The bases of the EU-Russia partnership
The actual relationship between the Russian
Federation and the EU are based on the first cooperation and
partnership agreement (CPA) signed by the two parties in 1994 and
entered in force after the EU member's ratification in 1997. This
agreement has drawn the framework of the institutional, political,
economical and commercial relations between the two entities until
now. However, despite initial positive commercial results the
agreement didn't bring significant improvement in the Russia-EU
relations, mainly because of the major political and economical
changes that happened since the signing of the CPA. The EU
enlargement in Central and Eastern Europe in 2004 as well as the
introduction of the Euro or the launch of a Common security and
foreign policy have completely redefined the EU-Russia relations
and made this treaty become quickly obsolete. Nevertheless, all the
agreements which were singed since then are based on this first
arrangement.
In 1999, the CPA was completed by the "EU common
strategy for Russia" which defined the main axes of the EU-Russia
relation in the economic, political and social sphere. However, the
lack of precision in this new agreement didn't bring any concluding
results. The Russian answer to this new strategy called the
"Russian middle term strategic program to develop the EU-Russia
relations (2000-2010)" didn't make any effective improvement of the
situation either. On the same time, since 1991, what it was still
called the European Community (EC) launched a financial help
program for the CIS countries under the name of "Technical Aid to
the Commonwealth of Independent States" or TACIS program. Over 2.7
billion Euro was spent without any significant results and pushed
the EU to integrate the program in its European Neighborhood and
Partnership Instrument (ENPI). In May 2003 the EU and Russia
decided to fix together mutual objectives in four different spheres
(common economic space, democracy and freedom, justice and
security, external security cooperation and collaboration in
culture, research and education). Again, the concrete results were
very poor. As we can conclude, despite various initiatives from the
both sides, the situations didn't evolve as it was initially
expected. Like we will see, this is the consequences of various
external factors that treaties and cooperation agreements can't
contend.
The main causes of the relationship stagnation
The political aspects
The first
primordial element we can specify is the strong institutional
structural difference which opposes the EU and Russia. The Russian
Federation is a sovereign state which defends, first of all, its
national interests while the EU is a complex institutional system
of 27 countries with almost the same number of different interests.

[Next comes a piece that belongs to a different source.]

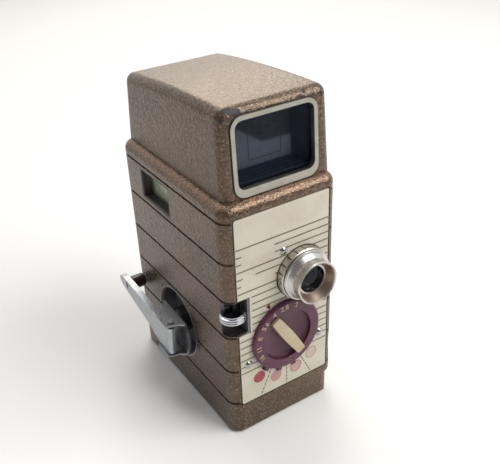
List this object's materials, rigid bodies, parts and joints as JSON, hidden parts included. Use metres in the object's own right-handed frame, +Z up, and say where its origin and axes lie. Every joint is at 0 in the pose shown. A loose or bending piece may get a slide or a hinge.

Traditionally, the EU leaders like France or Germany have always
had good bilateral relationships with Russia but the Union
enlargement to the Central and Eastern European countries have
changed the situation. With this move in the former sphere of
influence of the Kremlin, the EU integrates new countries which
have, for historical reasons, no interest and friendship for
Russia. Thus, their oppositions to Russia represent one of the
reason for restraining the EU-Russia dialogues and partnership. The
renewal of friendship with the USA after the victory of Obama in
2008 is another aspect of the stagnation of the EU-Russia dialogue.
Moscow still considers the USA as the only interlocutor with whom
they can speak on equal level, especially on crucial themes such as
global security, NATO enlargement or the creation of a anti-missile
system in Europe. In a politico-military level, the EU is still
seen as a minor partner by Russia. This vision seriously affects
any potential security cooperation agreement between the Europeans
and the Kremlin. Moreover, president Obama has frozen the NATO
enlargement process for Eastern Europe (Ukraine and Georgia) and
stopped the deployment of the US anti-missile defense system in
Central Europe. All these actions were seen by Russia as very
positive signs and have contributed to weaken the EU-Russia
relationship.
The economical aspects
The recent economic crisis has pushed Moscow to
redefine its priorities. The country has strengthened its relation
with various European partners but on a bilateral way. The Kremlin
post-economic crisis policy pushed it to work closer with the major
world economies, in particular via the G20 and in Europe with
Germany, France and Italy. With the crisis, the Russian government
had the feeling that the major crisis measures taken on the
international level were taken by the member's countries of the EU
and not by the Union itself. Logically, the Russian Federation
concluded that efforts should be concentrated on bilateral
relations instead of a dialogue with Brussels. Furthermore, the
European institutions didn't play any major roles in the measures
to fight the international economic crisis.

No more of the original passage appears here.